### Task description
Only the lines from the one with "rest_matrix(SMALL, small_points, Matrix.Identity(4))" through the one with "points = [vertex.co" are to be restated, word for word, with both of them included.

### Collected material
— start —

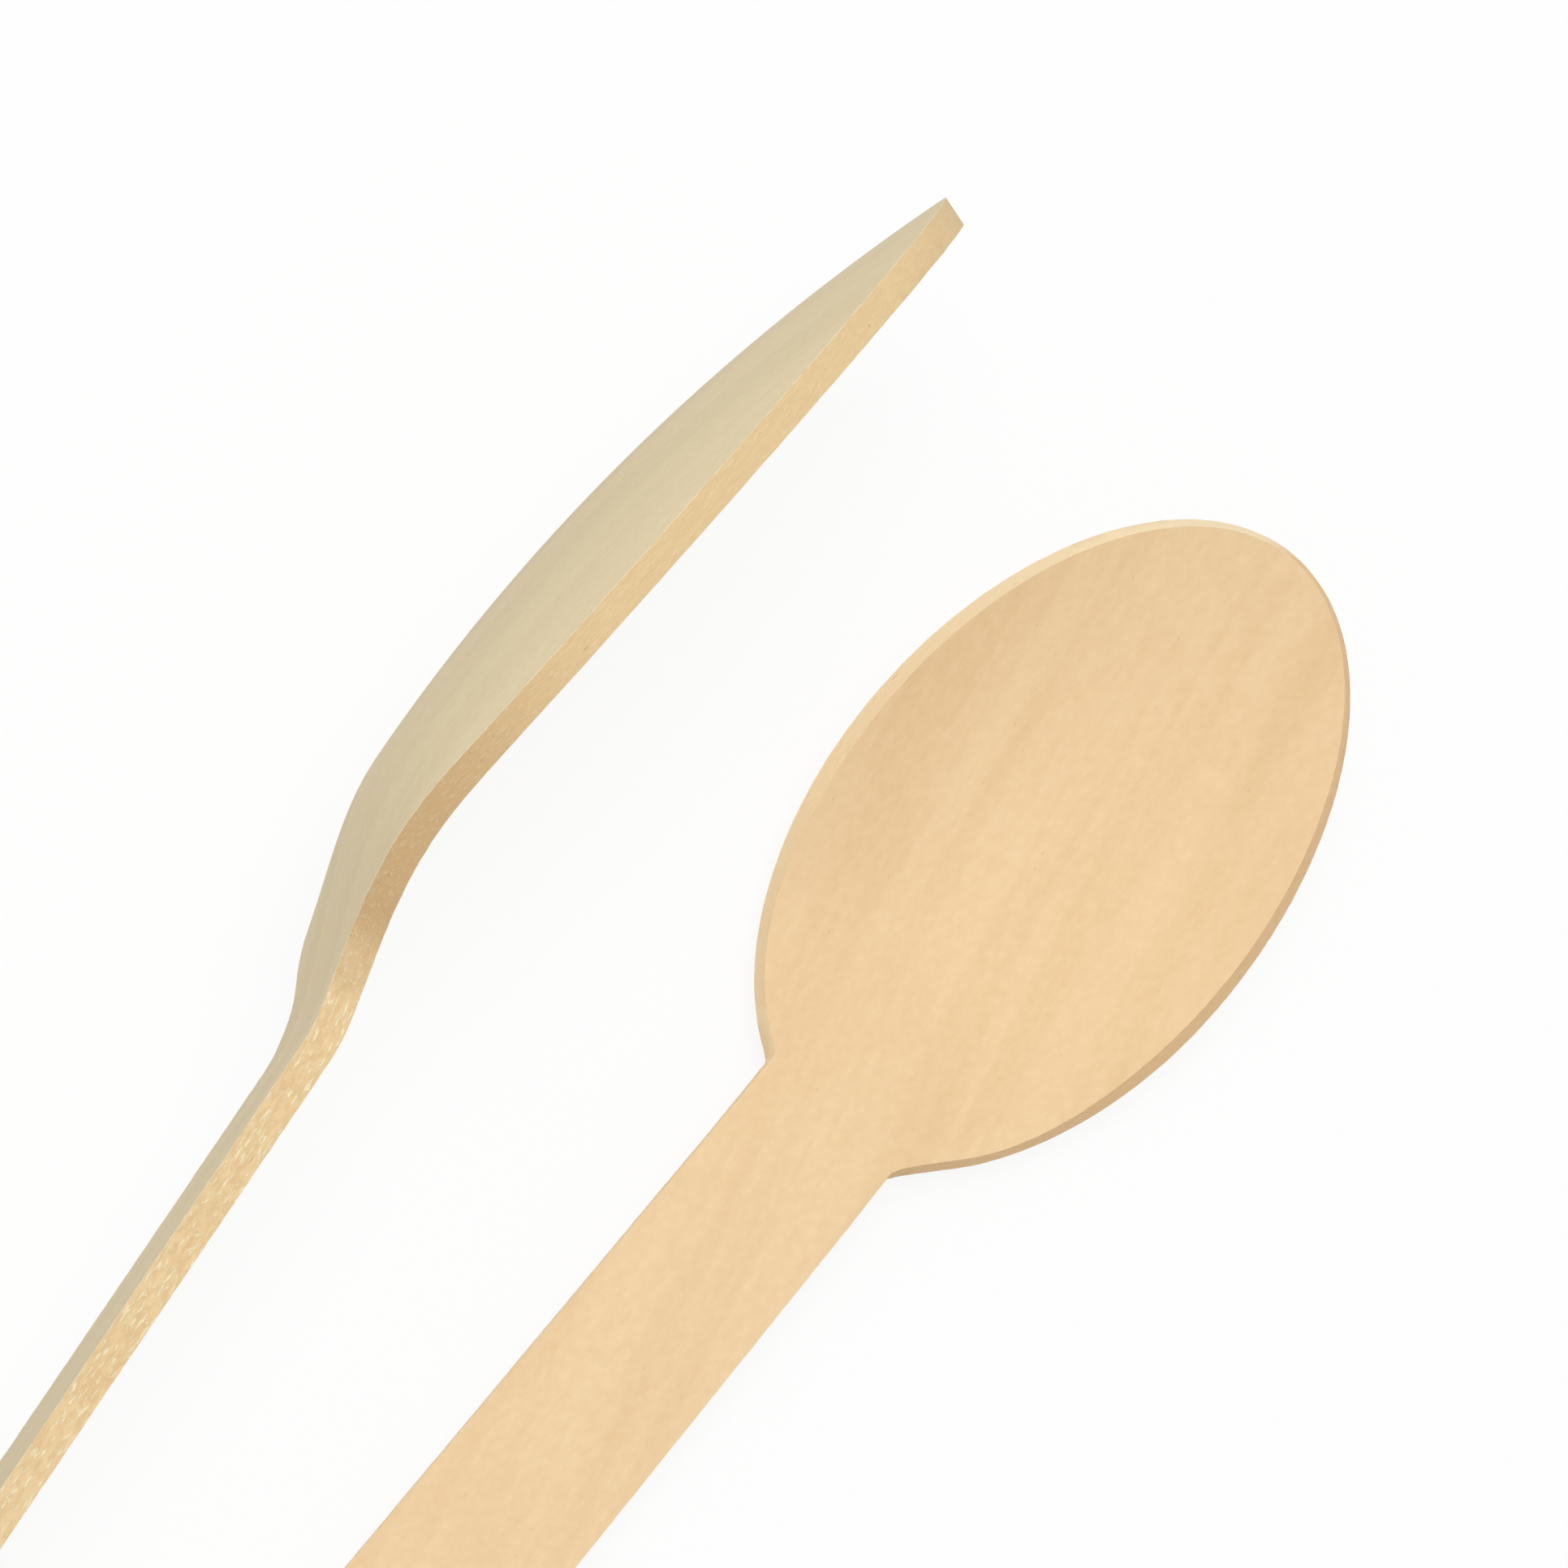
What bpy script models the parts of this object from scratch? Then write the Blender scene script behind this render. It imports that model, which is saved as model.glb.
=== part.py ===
"""A pair of disposable spoons, each blanked from one sheet of birch veneer and pressed to shape.

The small spoon lies on its back. The large spoon stands beside it on its cut long edge, on the
rim of its bowl and the end of its handle, with its hollow side towards the small one.
Metres, +Z up, +Y along the small spoon from handle to tip, origin under the middle of the pair.
"""
import math
from dataclasses import dataclass

import bmesh
import bpy
import numpy as np
from mathutils import Matrix

# Small spoon: the outline of its blank. One side of the neck has a fillet, the other a corner.
# The fillet's side is 1 for the right and -1 for the left, seen on the front, tip ahead.
SMALL_LENGTH = 0.160
SMALL_BOWL_LENGTH = 0.0568
SMALL_BOWL_WIDTH = 0.034
SMALL_NECK_WIDTH = 0.0123
SMALL_END_WIDTH = 0.0139
SMALL_NECK_FILLET = 0.0037
SMALL_NECK_CORNER = 0.0007
SMALL_FILLET_SIDE = 1
# Small spoon: the veneer and how deep the die presses it
SMALL_THICKNESS = 0.0020
SMALL_PRESS_DEPTH = 0.0055
SMALL_TIP_RISE = 0.0040
SMALL_DISH_DEPTH = 0.0048
SMALL_BEND_BEHIND_NECK = 0.0089
SMALL_BEND_INTO_BOWL = 0.0200
SMALL_DISH_BEHIND_NECK = 0.0031

# Large spoon: the outline of its blank
LARGE_LENGTH = 0.200
LARGE_BOWL_LENGTH = 0.0780
LARGE_BOWL_WIDTH = 0.0425
LARGE_NECK_WIDTH = 0.0157
LARGE_END_WIDTH = 0.0183
LARGE_NECK_FILLET = 0.0043
LARGE_NECK_CORNER = 0.0015
LARGE_FILLET_SIDE = -1
# Large spoon: the veneer and how deep the die presses it
LARGE_THICKNESS = 0.0024
LARGE_PRESS_DEPTH = 0.0066
LARGE_TIP_RISE = 0.0046
LARGE_DISH_DEPTH = 0.0051
LARGE_BEND_BEHIND_NECK = 0.0063
LARGE_BEND_INTO_BOWL = 0.0168
LARGE_DISH_BEHIND_NECK = 0.0017

# Both spoons: the sanded edge
EDGE_BREAK = 0.00008

# The large spoon's place: beside the small bowl, its neck behind the small neck, turned outwards
SIDE_GAP = 0.0170
NECK_SETBACK = 0.0231
OUTWARD_TURN = math.radians(5.8)

# Fineness of the mesh: columns across, and rows along each stretch
COLUMNS = 14
END_ROWS = 7
HANDLE_ROWS = 6
NECK_ROWS = 20
BOWL_ROWS = 22
WELD_DISTANCE = 0.00001

# Colour as linear values, roughness
BIRCH_COLOUR = (0.80, 0.60, 0.36, 1.0)
BIRCH_ROUGHNESS = 0.62


@dataclass
class Spoon:
    """Every size of one spoon. y runs along it, 0 at the neck; x across; z towards its front."""
    name: str
    length: float
    bowl_length: float
    bowl_width: float
    neck_width: float
    end_width: float
    neck_fillet: float
    neck_corner: float
    fillet_side: int
    thickness: float
    press_depth: float
    tip_rise: float
    dish_depth: float
    bend_behind_neck: float
    bend_into_bowl: float
    dish_behind_neck: float

    @property
    def bowl_middle(self):
        """Middle of the bowl's ellipse, which meets the handle's sides at y = 0."""
        return self.bowl_length / 2 * math.sqrt(1 - (self.neck_width / self.bowl_width) ** 2)

    @property
    def tip(self):
        return self.bowl_middle + self.bowl_length / 2

    @property
    def handle_end(self):
        return self.tip - self.length


SMALL = Spoon("small_spoon", SMALL_LENGTH, SMALL_BOWL_LENGTH, SMALL_BOWL_WIDTH, SMALL_NECK_WIDTH,
              SMALL_END_WIDTH, SMALL_NECK_FILLET, SMALL_NECK_CORNER, SMALL_FILLET_SIDE,
              SMALL_THICKNESS, SMALL_PRESS_DEPTH, SMALL_TIP_RISE, SMALL_DISH_DEPTH,
              SMALL_BEND_BEHIND_NECK, SMALL_BEND_INTO_BOWL, SMALL_DISH_BEHIND_NECK)
LARGE = Spoon("large_spoon", LARGE_LENGTH, LARGE_BOWL_LENGTH, LARGE_BOWL_WIDTH, LARGE_NECK_WIDTH,
              LARGE_END_WIDTH, LARGE_NECK_FILLET, LARGE_NECK_CORNER, LARGE_FILLET_SIDE,
              LARGE_THICKNESS, LARGE_PRESS_DEPTH, LARGE_TIP_RISE, LARGE_DISH_DEPTH,
              LARGE_BEND_BEHIND_NECK, LARGE_BEND_INTO_BOWL, LARGE_DISH_BEHIND_NECK)


def clear_scene():
    for old in list(bpy.data.objects):
        bpy.data.objects.remove(old, do_unlink=True)


def ease(t):
    """A smooth step from 0 to 1."""
    t = min(max(t, 0.0), 1.0)
    return t * t * (3 - 2 * t)


def rounded_max(a, b, blend):
    """The larger of two half widths, with the corner between them rounded over the blend."""
    h = min(max(0.5 + (a - b) / (2 * blend), 0.0), 1.0)
    return b + (a - b) * h + blend * h * (1 - h)


def half_width(spoon, y, blend):
    """Half the blank's width: a tapered handle with a half-round end, run into an ellipse."""
    share = y / spoon.handle_end
    handle = (spoon.neck_width + (spoon.end_width - spoon.neck_width) * share) / 2
    end_round = spoon.end_width / 2
    inside_end = (spoon.handle_end + end_round - y) / end_round
    if inside_end > 0:
        return handle * math.sqrt(max(1 - inside_end ** 2, 0.0))
    along = (y - spoon.bowl_middle) / (spoon.bowl_length / 2)
    bowl = spoon.bowl_width / 2 * math.sqrt(max(1 - along ** 2, 0.0))
    if along > 0:
        return bowl
    return rounded_max(handle, bowl, blend)


def centre_height(spoon, y):
    """The pressed centre line: flat handle, bend down at the neck, then a long rise to the tip."""
    start = -spoon.bend_behind_neck
    deepest = spoon.bend_into_bowl
    down = ease((y - start) / (deepest - start))
    rise = max(y - deepest, 0.0) / (spoon.tip - deepest)
    return -spoon.press_depth * down + (spoon.press_depth + spoon.tip_rise) * rise ** 2


def pressed_height(spoon, x, y):
    """The die's surface: the centre line, dished across as a parabola from the neck onwards."""
    start = -spoon.dish_behind_neck
    dish = ease((y - start) / (spoon.bend_into_bowl - start))
    return centre_height(spoon, y) + spoon.dish_depth * dish * (2 * x / spoon.bowl_width) ** 2


def row_places(spoon):
    """y of every row: close together at both round ends and in the bend, far apart on the handle."""
    end_round = spoon.end_width / 2
    end_turn = np.linspace(0, math.pi / 2, END_ROWS, endpoint=False)
    end_rows = spoon.handle_end + end_round * (1 - np.cos(end_turn))
    bend_start = -spoon.bend_behind_neck
    handle_rows = np.linspace(spoon.handle_end + end_round, bend_start, HANDLE_ROWS, endpoint=False)
    neck_rows = np.linspace(bend_start, spoon.bend_into_bowl, NECK_ROWS, endpoint=False)
    bowl_turn = np.linspace(0, math.pi / 2, BOWL_ROWS)
    bowl_rows = spoon.bend_into_bowl + (spoon.tip - spoon.bend_into_bowl) * np.sin(bowl_turn)
    return np.concatenate([end_rows, handle_rows, neck_rows, bowl_rows])


def birch(name):
    material = bpy.data.materials.new(name)
    material.use_nodes = True
    shader = material.node_tree.nodes["Principled BSDF"]
    shader.inputs["Base Color"].default_value = BIRCH_COLOUR
    shader.inputs["Roughness"].default_value = BIRCH_ROUGHNESS
    shader.inputs["Metallic"].default_value = 0.0
    material.diffuse_color = BIRCH_COLOUR
    return material


def press_spoon(spoon):
    """Draw the blank as a grid, press it on the die, and give it the veneer's thickness."""
    rows = row_places(spoon)
    last_row = len(rows) - 1
    bm = bmesh.new()
    bmesh.ops.create_grid(bm, x_segments=COLUMNS, y_segments=last_row, size=1.0)
    for vert in bm.verts:
        side = vert.co.x
        y = float(rows[round((vert.co.y + 1) / 2 * last_row)])
        on_fillet_side = side * spoon.fillet_side > 0
        blend = spoon.neck_fillet if on_fillet_side else spoon.neck_corner
        x = side * half_width(spoon, y, blend)
        vert.co = (x, y, pressed_height(spoon, x, y))
    bmesh.ops.remove_doubles(bm, verts=bm.verts, dist=WELD_DISTANCE)
    mesh = bpy.data.meshes.new(spoon.name)
    bm.to_mesh(mesh)
    bm.free()
    body = bpy.data.objects.new(spoon.name, mesh)
    bpy.context.collection.objects.link(body)
    mesh.materials.append(birch(spoon.name + "_birch"))

    veneer = body.modifiers.new("veneer", "SOLIDIFY")
    veneer.thickness = spoon.thickness
    veneer.offset = 0.0
    veneer.use_even_offset = True
    veneer.use_quality_normals = True
    sanded = body.modifiers.new("sanded_edge", "BEVEL")
    sanded.width = EDGE_BREAK
    sanded.segments = 1
    sanded.limit_method = "ANGLE"
    sanded.angle_limit = math.radians(60)
    mesh.shade_smooth()
    mesh.set_sharp_from_angle(angle=math.radians(40))
    return body


def finished_points(body):
    """The finished corners of a piece as an array, in its own frame."""
    finished = body.evaluated_get(bpy.context.evaluated_depsgraph_get()).data
    points = np.empty(len(finished.vertices) * 3)
    finished.vertices.foreach_get("co", points)
    return points.reshape(-1, 3)


def turned(points, matrix):
    return points @ np.array(matrix.to_3x3()).T + np.array(matrix.translation)


def rest_matrix(spoon, points, stance):
    """The stance, tipped until the handle's lowest point and the bowl's both touch the floor."""
    on_handle = points[:, 1] < -spoon.bend_behind_neck
    low, high = -math.pi / 8, math.pi / 8
    for _ in range(40):
        tilt = (low + high) / 2
        heights = turned(points, Matrix.Rotation(tilt, 4, "X") @ stance)[:, 2]
        if heights[on_handle].min() > heights[~on_handle].min():
            low = tilt
        else:
            high = tilt
    tipped = Matrix.Rotation(tilt, 4, "X") @ stance
    drop = turned(points, tipped)[:, 2].min()
    return Matrix.Translation((0, 0, -drop)) @ tipped


def main():
    clear_scene()
    small = press_spoon(SMALL)
    large = press_spoon(LARGE)
    small_points = finished_points(small)
    large_points = finished_points(large)

    small_place = rest_matrix(SMALL, small_points, Matrix.Identity(4))
    on_edge = Matrix.Rotation(math.pi / 2, 4, "Y")
    beside = Matrix.Translation((-SMALL.bowl_width / 2 - SIDE_GAP, -NECK_SETBACK, 0))
    outward = Matrix.Rotation(OUTWARD_TURN, 4, "Z")
    large_place = beside @ outward @ rest_matrix(LARGE, large_points, on_edge)

    pair = np.concatenate([turned(small_points, small_place), turned(large_points, large_place)])
    middle = (pair.min(axis=0) + pair.max(axis=0)) / 2
    centred = Matrix.Translation((-middle[0], -middle[1], -pair[:, 2].min()))
    small.matrix_world = centred @ small_place
    large.matrix_world = centred @ large_place


main()
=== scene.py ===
# %% [markdown]
# A pair of disposable spoons of birch veneer: a small one lying on its back and a large one
# standing on its long edge beside it. Each real spoon is cut from one flat sheet of veneer and
# then pressed in a heated die, so each is modelled here in the same order: a flat blank, the
# press, the thickness, and the sanded corner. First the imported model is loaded. It says where each
# spoon is, and its box is kept, because the finished pieces must fill the same box. It says where
# each spoon is, and its box is kept, to be printed at the end beside the box of the finished pieces.

# %% The frame
import math
from dataclasses import dataclass

import bmesh
import bpy
import numpy as np
from mathutils import Matrix, Quaternion, Vector


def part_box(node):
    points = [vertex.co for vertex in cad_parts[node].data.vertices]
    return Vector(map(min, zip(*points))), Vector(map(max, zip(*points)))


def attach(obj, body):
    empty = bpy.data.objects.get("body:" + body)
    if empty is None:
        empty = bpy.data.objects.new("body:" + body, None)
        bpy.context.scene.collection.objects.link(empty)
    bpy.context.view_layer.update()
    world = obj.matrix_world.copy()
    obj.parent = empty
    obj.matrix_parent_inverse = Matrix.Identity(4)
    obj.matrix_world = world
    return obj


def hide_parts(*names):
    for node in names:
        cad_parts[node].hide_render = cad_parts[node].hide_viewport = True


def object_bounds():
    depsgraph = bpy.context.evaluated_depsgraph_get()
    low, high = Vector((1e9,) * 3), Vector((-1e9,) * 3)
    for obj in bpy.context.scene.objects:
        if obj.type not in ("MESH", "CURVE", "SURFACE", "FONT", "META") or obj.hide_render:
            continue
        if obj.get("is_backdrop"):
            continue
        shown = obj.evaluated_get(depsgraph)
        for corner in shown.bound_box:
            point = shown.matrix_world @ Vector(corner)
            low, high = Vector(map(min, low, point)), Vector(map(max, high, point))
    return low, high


MM = 0.001
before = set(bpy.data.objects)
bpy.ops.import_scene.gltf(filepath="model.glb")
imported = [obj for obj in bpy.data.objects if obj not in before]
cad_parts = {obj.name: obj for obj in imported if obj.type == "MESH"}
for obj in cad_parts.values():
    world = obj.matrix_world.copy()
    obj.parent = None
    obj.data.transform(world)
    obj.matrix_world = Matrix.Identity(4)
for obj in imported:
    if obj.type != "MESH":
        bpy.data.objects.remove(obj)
cad_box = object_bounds()
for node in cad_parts:
    low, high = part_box(node)
    print(node, "box in mm", [round(v / MM, 1) for v in (*low, *high)])

# %% [markdown]
# The picture was taken with a long lens from above the handles, with the camera rolled so that the
# spoons run up to the right. Such a view could be set by typing a location and three angles. Here
# it is built from what a photographer would say: the point aimed at, how far away the camera is,
# how steeply it looks down, which way it heads, and its roll about its own line of sight.

# %% The camera
AIM = Vector((-4.74, 64.53, 0.0)) * MM
AIM_DISTANCE = 1026.6 * MM
LOOK_DOWN = math.radians(69.63)
HEADING = math.radians(8.62)
ROLL = math.radians(48.72)
LENS = 313.66
SENSOR = 36.0

line_of_sight = Vector((math.sin(HEADING) * math.cos(LOOK_DOWN),
                        math.cos(HEADING) * math.cos(LOOK_DOWN),
                        -math.sin(LOOK_DOWN)))
camera_data = bpy.data.cameras.new("camera")
camera_data.lens = LENS
camera_data.sensor_width = SENSOR
camera = bpy.data.objects.new("camera", camera_data)
bpy.context.scene.collection.objects.link(camera)
bpy.context.scene.camera = camera
camera.rotation_mode = "QUATERNION"
camera.rotation_quaternion = (line_of_sight.to_track_quat("-Z", "Y")
                              @ Quaternion((0, 0, 1), ROLL))
camera.location = AIM - line_of_sight * AIM_DISTANCE
print("camera at", [round(v, 4) for v in camera.location])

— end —

### Full solution
    small_place = rest_matrix(SMALL, small_points, Matrix.Identity(4))
    on_edge = Matrix.Rotation(math.pi / 2, 4, "Y")
    beside = Matrix.Translation((-SMALL.bowl_width / 2 - SIDE_GAP, -NECK_SETBACK, 0))
    outward = Matrix.Rotation(OUTWARD_TURN, 4, "Z")
    large_place = beside @ outward @ rest_matrix(LARGE, large_points, on_edge)

    pair = np.concatenate([turned(small_points, small_place), turned(large_points, large_place)])
    middle = (pair.min(axis=0) + pair.max(axis=0)) / 2
    centred = Matrix.Translation((-middle[0], -middle[1], -pair[:, 2].min()))
    small.matrix_world = centred @ small_place
    large.matrix_world = centred @ large_place


main()
=== scene.py ===
# %% [markdown]
# A pair of disposable spoons of birch veneer: a small one lying on its back and a large one
# standing on its long edge beside it. Each real spoon is cut from one flat sheet of veneer and
# then pressed in a heated die, so each is modelled here in the same order: a flat blank, the
# press, the thickness, and the sanded corner. First the imported model is loaded. It says where each
# spoon is, and its box is kept, because the finished pieces must fill the same box. It says where
# each spoon is, and its box is kept, to be printed at the end beside the box of the finished pieces.

# %% The frame
import math
from dataclasses import dataclass

import bmesh
import bpy
import numpy as np
from mathutils import Matrix, Quaternion, Vector


def part_box(node):
    points = [vertex.co for vertex in cad_parts[node].data.vertices]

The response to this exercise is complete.